Agora, por outro lado, o que as religiões escondem é o frequente fato que os atuais pesquisadores do ateísmo denominam de “desconversão” (Coleman III, 2015: 08). Tal como a própria palavra indica, ela é o contrário da conversão, ou seja, é a desistência ou o abandono da religião, também conhecida por apostasia. O motivo mais comum é o desapontamento, pois, assim como na Política Partidária, a Religião promete muito e cumpre pouco. Este é o caso do religioso que, após certo tempo de dedicação, descobre que não acredita mais ou que perdeu a devoção pela doutrina e o entusiasmo pela prática. Este fato é pouco conhecido do público em geral, visto que as religiões evitam a divulgação da sua ocorrência. Já aqueles que frequentam os encontros e as práticas religiosas sabem que o número de “desconvertidos” ou de apóstatas é muito grande, pois no interior dos grupos proselitistas acontece uma intensa rotatividade, cuja publicidade é abafada. Em alguns grupos, o número de desistentes é bem maior do que o daqueles que permanecem. Nestes casos é comum o desapontado escrever um livro, muitas vezes na forma de desabafo, revelando as suas decepções e a ocorrência de fatos imorais e absurdos dentro da instituição que frequentava.




Capa do novo livro de Daniel C. Dennett e Linda LaScola, sobre pregadores que perderam a fé naquilo que pregam.

Conhecidos internacionalmente são os livros escritos pelos ex-seguidores do Movimento Hare Krishna e do guru Rajneesh-Osho narrando os absurdos que testemunharam e que experimentaram no interior dos ashrams (centros de meditação), durante os anos de dedicação. Um livro famoso é o Betrayal of the Spirit: My Life Behind the Headlines of the Hare Krishna Movement (Traição do Espírito: Minha Vida por Trás das Manchetes do Movimento Hare Krishna) de autoria de Nori J. Muster, publicado pela University of Illinois Press. Com a criação da Internet, esta prática se disseminou. Por exemplo, já existe um site brasileiro destinado a postar depoimentos e denúncias de ex-seguidores da igreja Testemunhas de Jeová, e o número de postagens não é pequeno. No universo fanático, para os muçulmanos fundamentalistas a apostasia é crime, punível até com pena de morte nos países onde a Lei Islâmica é seguida com mais rigor, e para os cristãos radicais ela é pecado, condenável ao inferno.

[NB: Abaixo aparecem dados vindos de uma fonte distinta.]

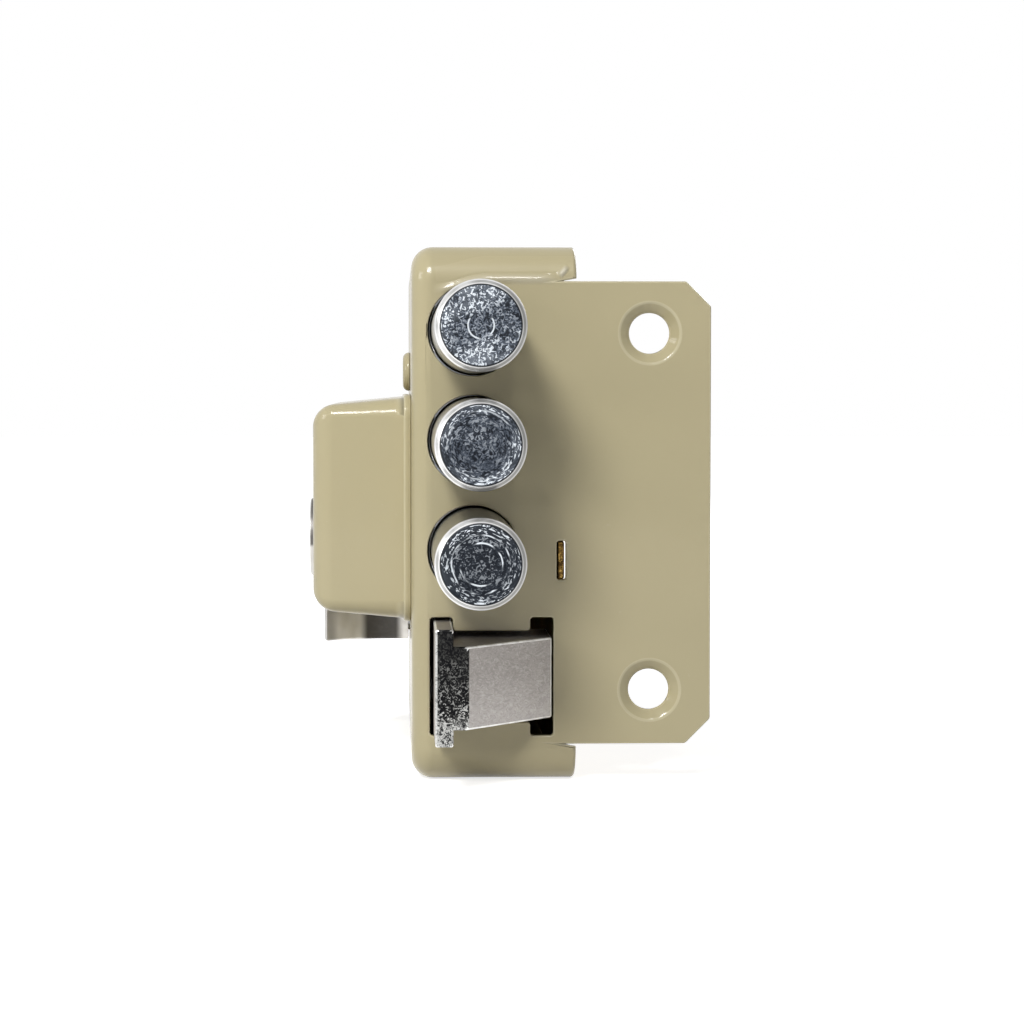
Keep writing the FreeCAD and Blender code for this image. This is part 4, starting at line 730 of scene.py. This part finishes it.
def close_housing_skin(shape):
    """Takes off the slivers of the screw bosses in the round corners, and closes the skin."""
    slivers = [face for face in shape.faces if is_boss_sliver(face)]
    bmesh.ops.delete(shape, geom=slivers, context="FACES")
    rims = [edge for edge in shape.edges if edge.is_boundary]
    bmesh.ops.holes_fill(shape, edges=rims, sides=0)
    return len(slivers)


# %% Shells over the nodes
SHELL_WIDTHS = {
    "case": 0.35, "housing": 0.4, "guide_stud": 0.2, "cylinder_body": 0.25, "cylinder_plug": 0.12,
    "thumb_piece": 0.08, "latch_bolt": 0.42, "latch_tail": 0.25, "latch_bracket": 0.25,
    "upper_bolt": 0.12, "middle_bolt": 0.12, "lower_bolt": 0.12, "bolt_guide": 0.2,
    "carriage": 0.12, "cover_plate": 0.2, "door_posts": 0.2, "cover_posts": 0.15,
    "cover_screws": 0.15,
}
SHELL_STEPS = 2


def add_shell(node, width):
    """A shell with rounded edges that takes the place of a node."""
    shape = bmesh.new()
    shape.from_mesh(nodes[node].data)
    shape.normal_update()
    bmesh.ops.remove_doubles(shape, verts=shape.verts, dist=SAME_POINT)
    bmesh.ops.dissolve_limit(shape, angle_limit=SAME_PLANE, verts=shape.verts, edges=shape.edges)
    if node == "housing":
        print("boss slivers taken off:", close_housing_skin(shape))
    soften(shape, width * MM, SHELL_STEPS)
    piece = add_piece(node + "_shell", shape, BODY_OF[node], finish_for(node))
    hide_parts(node)
    return piece


for node, width in SHELL_WIDTHS.items():
    print(node, "faces:", len(add_shell(node, width).data.polygons))
for node in nodes:
    if node not in SHELL_WIDTHS:
        nodes[node].data.materials.clear()
        nodes[node].data.materials.append(finish_for(node))

# %% [markdown]
# ## The latch spring
#
# A wound spring pushes the latch out. It is drawn wire with its end turns closed, so each end
# bears flat, and it rests between the back of the latch and the bracket. A curve with a round
# section would do, but its ends would need caps of their own. Spinning a wire section round
# the rod while it climbs gives one closed mesh. On the real lock, when the latch goes in, the
# spring's front end goes with it and its back end stays, so the coil is squashed towards the
# bracket; here the coil rides on the case and keeps its length.

# %% Latch spring
SPRING_AXIS = Vector((-33.0, 0.0, -34.6)) * MM
SPRING_FRONT, SPRING_BACK = 14.1 * MM, 41.9 * MM
SPRING_RADIUS = 4.45 * MM
SPRING_WIRE = 0.9 * MM
OPEN_TURNS = 6
CLOSED_RISE = 1.05 * MM
TURN_STEPS = 36
WIRE_SIDES = 14


def wind_spring():
    """A wound spring: a closed turn, open turns, and a closed turn, in one wire."""
    shape = bmesh.new()
    section = bmesh.ops.create_circle(shape, cap_ends=False, segments=WIRE_SIDES,
                                      radius=SPRING_WIRE / 2)["verts"]
    start = SPRING_AXIS + Vector((SPRING_RADIUS, SPRING_FRONT + SPRING_WIRE / 2, 0))
    bmesh.ops.translate(shape, verts=section, vec=start)
    last = section + list({edge for vert in section for edge in vert.link_edges})
    open_rise = SPRING_BACK - SPRING_FRONT - SPRING_WIRE - 2 * CLOSED_RISE
    for turns, rise in ((1, CLOSED_RISE), (OPEN_TURNS, open_rise), (1, CLOSED_RISE)):
        steps = turns * TURN_STEPS
        last = bmesh.ops.spin(shape, geom=last, cent=SPRING_AXIS, axis=(0, 1, 0),
                              angle=2 * pi * turns, steps=steps, dvec=(0, rise / steps, 0),
                              use_merge=False)["geom_last"]
    ends = [edge for edge in shape.edges if edge.is_boundary]
    bmesh.ops.holes_fill(shape, edges=ends, sides=0)
    bmesh.ops.recalc_face_normals(shape, faces=shape.faces)
    return shape


spring = add_piece("latch_spring_coil", wind_spring(), "case", FINISHES["spring_steel"])
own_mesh(spring)
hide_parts("latch_spring")
print("spring faces:", len(spring.data.polygons))

# %% [markdown]
# ## Floor, backdrop and lamps
#
# The floor is a large plain plane in the colour of the backdrop. It and the world are white
# where the camera, a metal or glass looks at them, and softer where they light the lock, but
# the floor keeps the lock's shadow. What a metal reflects on to the paint beside it doesn't
# count as looking, or the white would brighten that paint.
#
# The key lamp stands high at the left, so the thrown bolts shade the plate to their right and
# each other. A small top lamp draws the thin highlight along the press mark, a low lamp at the
# left lights the housing, and one behind lights the sides that are turned away.

# %% Floor and world
FLOOR_SIZE = 6.0
FLOOR_COLOUR = (0.85, 0.85, 0.85, 1)
FLOOR_GLOW_NEAR, FLOOR_GLOW_FAR = 0.74, 0.985
FLOOR_GLOW_START, FLOOR_GLOW_STOP = 0.25, 1.5
WHITE = (1, 1, 1, 1)
WORLD_COLOUR = (0.97, 0.98, 1.0, 1.0)
WORLD_LIGHT = 0.10


def seen_directly(tree):
    """One for rays from the camera, and from metal or glass that the camera sees."""
    path = tree.nodes.new("ShaderNodeLightPath")

    def math(operation, a, b):
        node = tree.nodes.new("ShaderNodeMath")
        node.operation = operation
        tree.links.new(a, node.inputs[0])
        if isinstance(b, float):
            node.inputs[1].default_value = b
        else:
            tree.links.new(b, node.inputs[1])
        return node.outputs[0]

    seen = path.outputs["Is Camera Ray"]
    for ray in ("Is Glossy Ray", "Is Transmission Ray"):
        seen = math("MAXIMUM", seen, path.outputs[ray])
    return math("MULTIPLY", seen, math("LESS_THAN", path.outputs["Diffuse Depth"], 0.5))


def add_floor(height):
    """A large plain floor: it takes a faint shadow and is otherwise as white as the backdrop."""
    shape = bmesh.new()
    bmesh.ops.create_grid(shape, x_segments=1, y_segments=1, size=FLOOR_SIZE / 2)
    bmesh.ops.translate(shape, verts=shape.verts, vec=(0, 0, height))
    mesh = bpy.data.meshes.new("floor")
    shape.to_mesh(mesh)
    shape.free()
    floor = bpy.data.objects.new("floor", mesh)
    scene.collection.objects.link(floor)
    finish = Finish("floor_white")
    x, y, _ = finish.axes()
    away = finish.math("SQRT", finish.plus(finish.times(x, x), finish.times(y, y)))
    glow = finish.ramp(away, FLOOR_GLOW_START, FLOOR_GLOW_STOP, FLOOR_GLOW_NEAR, FLOOR_GLOW_FAR)
    shown = finish.times(seen_directly(finish.tree), glow)
    finish.set(Base_Color=FLOOR_COLOUR, Roughness=0.9, Specular_IOR_Level=0.2,
               Emission_Color=WHITE, Emission_Strength=shown)
    mesh.materials.append(finish.material)
    return floor


def add_world():
    """A world that lights the lock softly and looks white."""
    world = bpy.data.worlds.new("studio")
    world.use_nodes = True
    tree = world.node_tree
    soft = tree.nodes["Background"]
    soft.inputs["Color"].default_value = WORLD_COLOUR
    soft.inputs["Strength"].default_value = WORLD_LIGHT
    white = tree.nodes.new("ShaderNodeBackground")
    white.inputs["Color"].default_value = WHITE
    mix = tree.nodes.new("ShaderNodeMixShader")
    tree.links.new(seen_directly(tree), mix.inputs["Fac"])
    tree.links.new(soft.outputs[0], mix.inputs[1])
    tree.links.new(white.outputs[0], mix.inputs[2])
    tree.links.new(mix.outputs[0], tree.nodes["World Output"].inputs["Surface"])
    scene.world = world


print("floor at z = %.1f mm" % (add_floor(cad_box[0][2]).data.vertices[0].co.z / MM))
add_world()

# %% Lamps
LAMPS = {
    "key_lamp": {"place": (-0.32, -0.60, 0.58), "target": (0, 0, 0), "size": 0.24, "power": 6.2},
    "top_lamp": {"place": (0.03, -0.55, 0.63), "target": (0, 0, 0), "size": 0.085, "power": 0.50},
    "left_lamp": {"place": (-0.85, -0.24, 0.30), "target": (0, 0, 0), "size": 0.3, "power": 1.6},
    "back_lamp": {"place": (0.50, 0.85, 0.40), "target": (0, 0.05, 0), "size": 0.5, "power": 3.5},
}


def add_lamp(name, place, target, size, power):
    """A square area lamp that faces a point."""
    light = bpy.data.lights.new(name, "AREA")
    light.size = size
    light.energy = power
    lamp = bpy.data.objects.new(name, light)
    scene.collection.objects.link(lamp)
    lamp.location = place
    lamp.rotation_euler = (Vector(target) - Vector(place)).to_track_quat("-Z", "Y").to_euler()
    return lamp


for name, lamp in LAMPS.items():
    add_lamp(name, **lamp)
print("lamps:", sorted(LAMPS))

# %% Finish
scene.view_settings.view_transform = "Standard"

Até nas religiões hereditárias cresce o número de desistentes. O exemplo mais numeroso na atualidade é do Hinduísmo, a religião hereditária com o maior número de seguidores no mundo. Muitos jovens de famílias hindus não desejam mais seguir a tradição dos pais. Quanto aos desapontados ex-praticantes dos Novos Movimentos Religiosos, conheci casos cujos ex-devotos queimaram seus livros religiosos em público, a fim de anunciar a sua decepção e a sua revolta. O motivo de desapontamento mais frequente é o de que a pregação e a propaganda religiosas enchem a mente do novato com expectativas e com esperanças que, no futuro, os resultados não são percebidos, se este não é tão vulnerável à persuasão e à catequese. Em outras palavras, a permanência dos fiéis e dos devotos nos grupos religiosos depende, em quase todos os casos, do grau de vulnerabilidade destes membros à doutrinação e à submissão. Para os interessados no secularismo, uma interessante publicação que está prestes a ser publicada é The Oxford Handbook of Secularism, editado por Phil Zucherman e por John R. Shook, pela Oxford University Press, reunindo trabalhos de alguns dos mais importantes pesquisadores acadêmicos do secularismo e do ateísmo da atualidade.

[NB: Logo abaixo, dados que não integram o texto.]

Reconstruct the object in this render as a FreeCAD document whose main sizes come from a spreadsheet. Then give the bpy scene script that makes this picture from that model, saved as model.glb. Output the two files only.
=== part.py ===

Capa de um livro sobre as punições para os casos de apostasia no Islã.

Outra ocorrência frequente, mas também abafada, é o caso dos religiosos em posições importantes que perdem a fé e/ou a devoção, mas que, por motivos externos (pressão familiar, motivos financeiros, preservação de status, constrangimento social, etc.) continuam o seu ofício, porém secretamente sem acreditar naquilo que praticam e que pregam, neste caso existe a perda da fé, mas não é um caso de apostasia, uma vez que o religioso não abandonou oficialmente a religião. Este é o tema do último livro de Daniel C. Dennett e Linda LaScola denominado Caught in the Pulpit: Leaving Belief Behind (Preso no Púlpito: Deixando a Crença para Trás – 2015), isto é, padres, pastores e pregadores em geral que pregam aquilo que nem sequer acreditam mais, em função da indignação com a religião (Coleman III, 2015: 08). Interessante também é o recente artigo When Rabbis Lose Faith: Twelve Rabbis Tell their Stories about their Loss of Belief in God (Quando os Rabinos Perdem a Fé: Doze Rabinos Relatam suas Histórias sobre suas Perdas de Crença em Deus), de autoria de Shrell-Fox (Coleman III, 2015: 09).

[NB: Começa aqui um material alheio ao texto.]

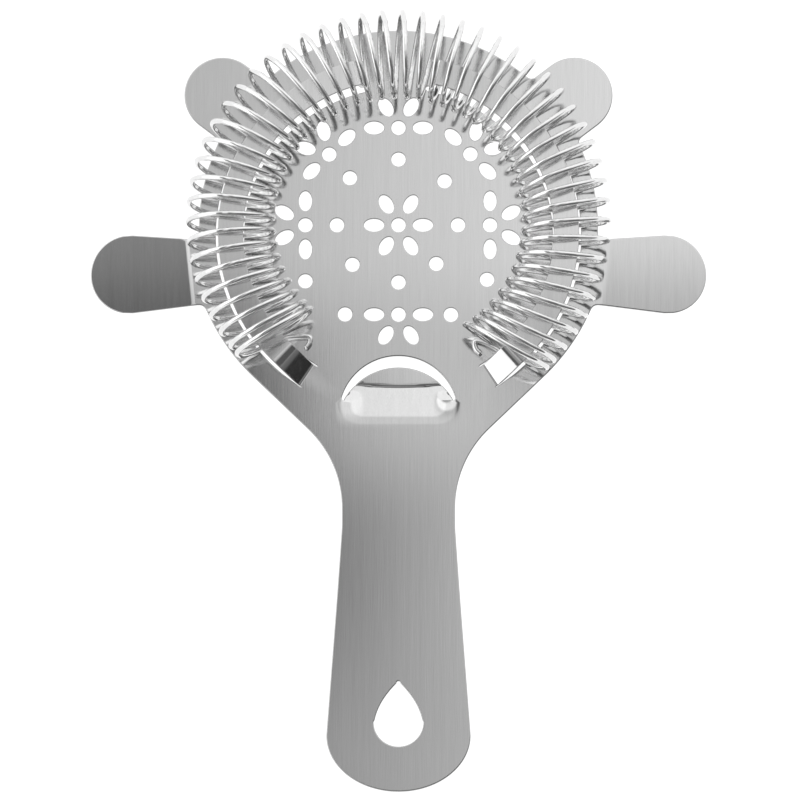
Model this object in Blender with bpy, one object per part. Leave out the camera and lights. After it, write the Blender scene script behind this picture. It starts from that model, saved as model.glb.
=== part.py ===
"""Hawthorne cocktail strainer: one folded, perforated steel plate and the coil spring threaded on its arms.

The spring side faces +Z, the handle points to -Y and the front of the rim to +Y. The origin lies on the
centre line, on the spring side of the sheet, where the root of the handle rests on the rim of a tin.
Shapes are drawn about the centre of the round rim, in millimetres and degrees, and each object is then
moved by SEAT_R. Ring angles are measured clockwise from the front (+Y), as seen from the spring side.
"""

import math

import bmesh
import bpy
import numpy as np
from mathutils import Vector
from mathutils.geometry import delaunay_2d_cdt

MM = 0.001
SHEET = 0.9
SEAT_R = 44.5

# Outline of the sheet
RIM_R = 39.25
SHOULDER_R = 41.2
SHOULDER_LINE_DEG = 43.95
ROOT_FILLET = 1.2
UPPER_WING_DEG, UPPER_WING_TIP, UPPER_WING_HALF = 52.7, 51.0, 7.5
LOWER_WING_Y, LOWER_WING_TIP = -8.95, 60.9
LOWER_WING_ROOT_HALF, LOWER_WING_END_HALF = 6.4, 7.7
NECK_HALF, NECK_FILLET, NECK_END_Y = 11.1, 22.0, -59.5
HANDLE_HALF, HANDLE_END_Y, HANDLE_TIP_Y = 14.15, -101.0, -112.1

# Fold of each lower wing, away from the spring
WING_FOLD_X, WING_FOLD_Y, WING_FOLD_SLANT_DEG = 40.35, -8.9, 5.8
WING_FOLD_DEG, WING_FOLD_R = 12.0, 5.0

# Finger tab: cut free by a crescent, pressed away from the spring, with a level tip
TAB_CUT_Y, TAB_CUT_R, TAB_CUT_END_X = -37.24, 11.66, 11.2
TAB_EDGE_Y, TAB_EDGE_R, TAB_EDGE_END_X = -39.65, 12.01, 10.9
TAB_ROOT_Y, TAB_CHORD_Y, TAB_SIDE_X, TAB_SIDE_RUN = -40.2, -34.6, 12.4, 5.5
TAB_PRESS_DEG, TAB_PRESS_RUN = 15.0, 4.2
TAB_LIP_Y, TAB_LIP_BOW, TAB_LIP_DEG, TAB_LIP_RUN, TAB_TIP_DEG = -31.9, 0.007, -32.0, 0.45, 1.0

# Hanging hole: a drop with its point towards the rim
DROP_APEX_Y, DROP_WIDE_Y, DROP_HALF = -90.2, -98.3, 4.9

# Sieve holes
ROUND_R = 1.42
PETAL_LONG, PETAL_SHORT, PETAL_AT = 2.0, 1.3, 4.8
SIEVE_MIDDLE_Y = 0.45
RING_HOLES = (  # ring degrees and radius about the sieve's middle
    (0, 13.1), (46, 12.6), (90, 11.7), (136, 10.7), (180, 11.4), (-131, 12.0), (-90, 12.1), (-45.5, 13.4),
)
FLOWERS = ((0, 19.4), (45, 20.0), (90, 18.0), (180, 17.8), (-90, 18.3), (-44, 19.6))
SINGLE_HOLES = ((17.4, -10.4), (-18.3, -10.7), (10.3, -17.4), (-10.5, -17.3))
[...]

Enfim, diante do recente aumento da divulgação destes fatos anteriormente encobertos, o público cada vez mais passará a entender que nem absolutamente todos os líderes pastorais e rabínicos são crentes convictos, pois, enfim, existem ateus no púlpito, bem como, que as religiões proselitistas não são apenas eficientes catalisadoras de convertidos, mas também, ao mesmo tempo, geradoras de desapontados e de desiludidos.

Obra consultada:

COLEMAN III, Thomas J., Ralph W. Hood Jr. and John R. Shook. An Introduction to Atheism, Secularism and Science em Science, Religion & Culture, Volume 02, Issue 03, June 2015.